Dampak Jangka Panjang dari Linggarjati
Positifnya Ada, Tapi Nggak Banyak
Walau perjanjiannya dibajak Belanda, Linggarjati tetap punya nilai historis. Ini jadi bukti kalau Republik Indonesia bisa duduk sejajar dengan negara lain, walau masih muda. Selain itu, dunia internasional mulai mengakui eksistensi kita, meski perlahan.
Fakta Unik Seputar Perjanjian Linggarjati
1. Vila yang Jadi Saksi Sejarah
Vila tempat perundingan ini sekarang jadi museum! Kamu bisa kunjungi dan melihat langsung ruang-ruang tempat para tokoh besar kita berdiskusi. Serius, aura sejarahnya masih terasa.
2. Nama Asli Sutan Sjahrir
Tahu nggak? Nama aslinya adalah Sutan Sjahrir tanpa gelar “Mr.” karena beliau belajar di Belanda tapi nggak ambil ujian akhir. Tapi soal pintar dan berwibawa? Nggak usah ditanya!
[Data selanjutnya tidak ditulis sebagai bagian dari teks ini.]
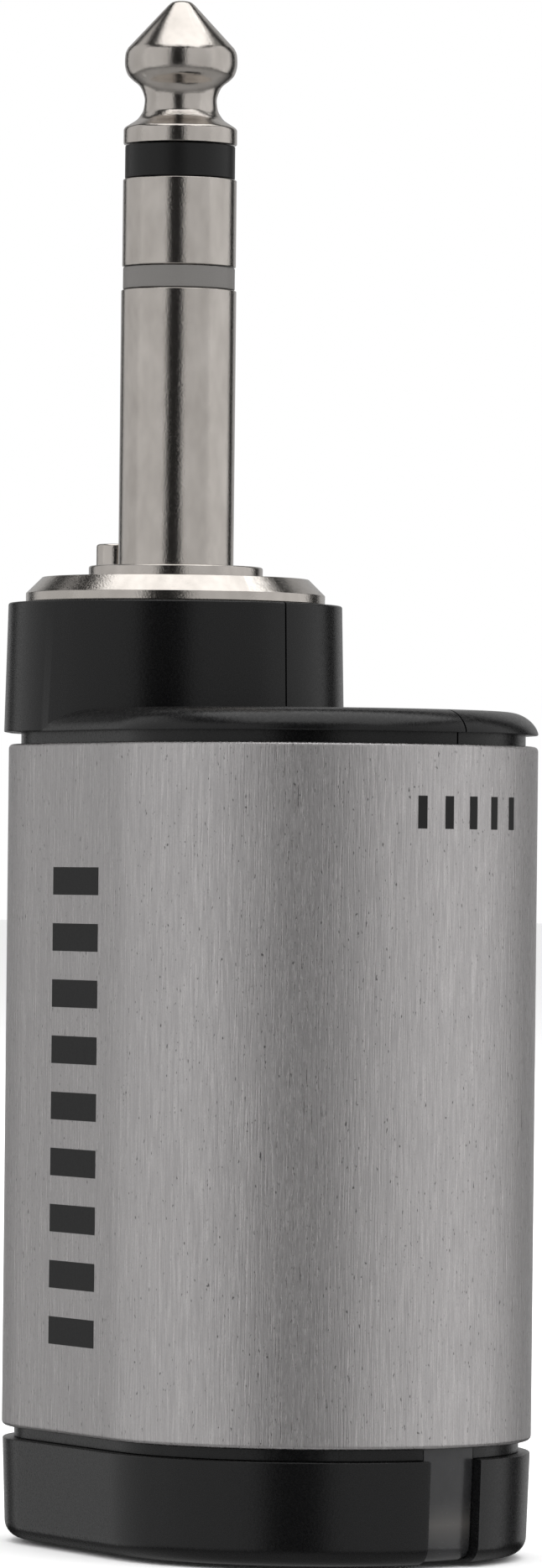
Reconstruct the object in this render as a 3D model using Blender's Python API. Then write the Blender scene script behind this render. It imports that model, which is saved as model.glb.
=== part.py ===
"""Wireless guitar transmitter: a jack plug on an oval body with a brushed metal sleeve.

Frame: origin on the base, in the middle of the oval body; +Z up along the plug,
+X along the body's long axis. The plug stands near the body's -X end, and the
indicator window is at its +X end. Lengths are in metres.
"""

import math

import bmesh
import bpy

MM = 0.001

# ---- driving dimensions -------------------------------------------------------------
# the body's outline is egg-shaped: a small circle round the plug and a large one
# at the +X end, joined by straight sides that touch both
BACK_RADIUS = 9.1 * MM
FRONT_RADIUS = 12.04 * MM
CENTRE_SPACING = 11.8 * MM
BLOCK_RADIUS_TOP = 9.2 * MM
BLOCK_RADIUS_BOTTOM = 9.37 * MM
PLUG_X = (BLOCK_RADIUS_BOTTOM - CENTRE_SPACING - FRONT_RADIUS) / 2.0
FRONT_X = PLUG_X + CENTRE_SPACING
BODY_END_X = FRONT_X + FRONT_RADIUS
ARC_STEP_DEGREES = 6.0

# heights of the stack, from the base up
CAP_TOP = 5.57 * MM
SLEEVE_BOTTOM = 6.21 * MM
SLEEVE_TOP = 43.71 * MM
DOME_BOTTOM = 44.33 * MM
DOME_RISE = 1.25 * MM
DOME_REACH = 1.8 * MM
BLOCK_TOP = 51.5 * MM
WASHER_TOP = 52.94 * MM
FLANGE_TOP = 53.59 * MM
PLUG_TOP = 84.83 * MM

# gaps between pieces that touch on the real object
GAP = 0.05 * MM
PARTING_GAP = 0.07 * MM
WELD_DISTANCE = 0.002 * MM

# walls and insets, measured inwards from the body's outline
NECK_INSET = 0.68 * MM
SLEEVE_WALL = 0.6 * MM
CORE_INNER_INSET = 1.9 * MM
CAP_WALL = 1.25 * MM
CAP_FLOOR = 1.2 * MM
CAP_DRAFT = 0.24 * MM
CAP_EDGE_RADIUS = 1.0 * MM
SPIGOT_BOTTOM = 1.6 * MM

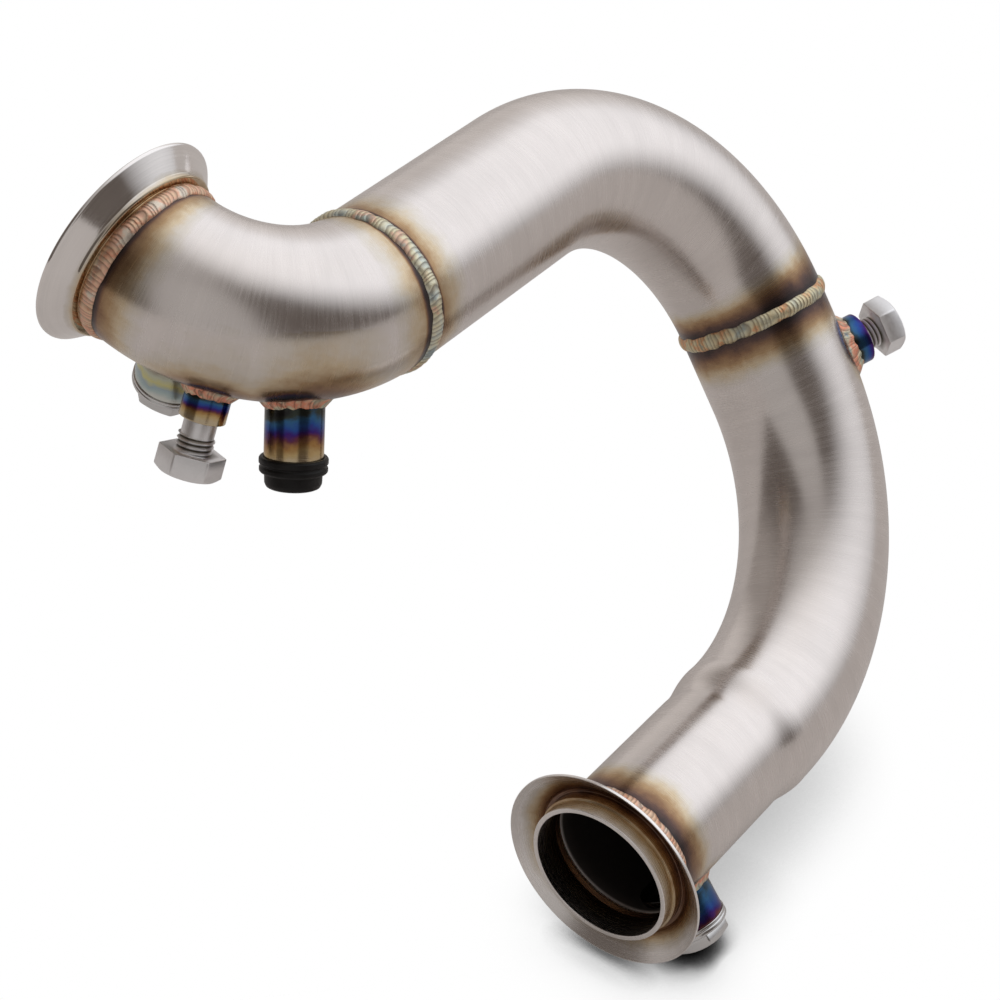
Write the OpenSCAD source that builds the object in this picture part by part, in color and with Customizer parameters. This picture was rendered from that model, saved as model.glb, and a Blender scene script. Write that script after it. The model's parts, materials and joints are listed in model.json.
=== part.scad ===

3. Lord Killearn Bukan Orang Sembarangan
Mediator dari Inggris ini juga pernah jadi perwakilan kerajaan Inggris di Timur Tengah. Jadi, diplomasi internasional udah kayak makanan sehari-hari buat dia.
Kenapa Kita Harus Tahu Perjanjian Ini?
Pelajaran untuk Generasi Sekarang
Zaman sekarang emang nggak ada Belanda yang datang bawa senapan. Tapi pertempuran ide, kebijakan, dan diplomasi masih terus berlangsung. Di dunia bisnis, politik, bahkan media sosial!
“Perjanjian Linggarjati menunjukkan bahwa kemerdekaan tidak hanya diraih dengan senjata, tapi juga lewat akal dan kesabaran,” ujar Prof. Azyumardi Azra.
Kata Penutup: Kadang, Damai Butuh Logika
Perjanjian Linggarjati (15 November 1946) memang nggak sempurna. Tapi ini jadi langkah awal yang penting. Daripada terus baku hantam, ada saatnya kita perlu duduk dan ngobrol—meski sambil waspada.
Dan ingat, perjuangan nggak selalu soal siapa yang menang. Tapi siapa yang bertahan, berpikir, dan tetap berdiri di akhir cerita.
Jadi, kalau kamu sedang menghadapi hidup yang pelik, mungkin kamu sedang di fase Linggarjati-mu sendiri. Jalan damai yang penuh pertimbangan, dengan risiko, tapi punya peluang. Semangat, Sobat Sejarah!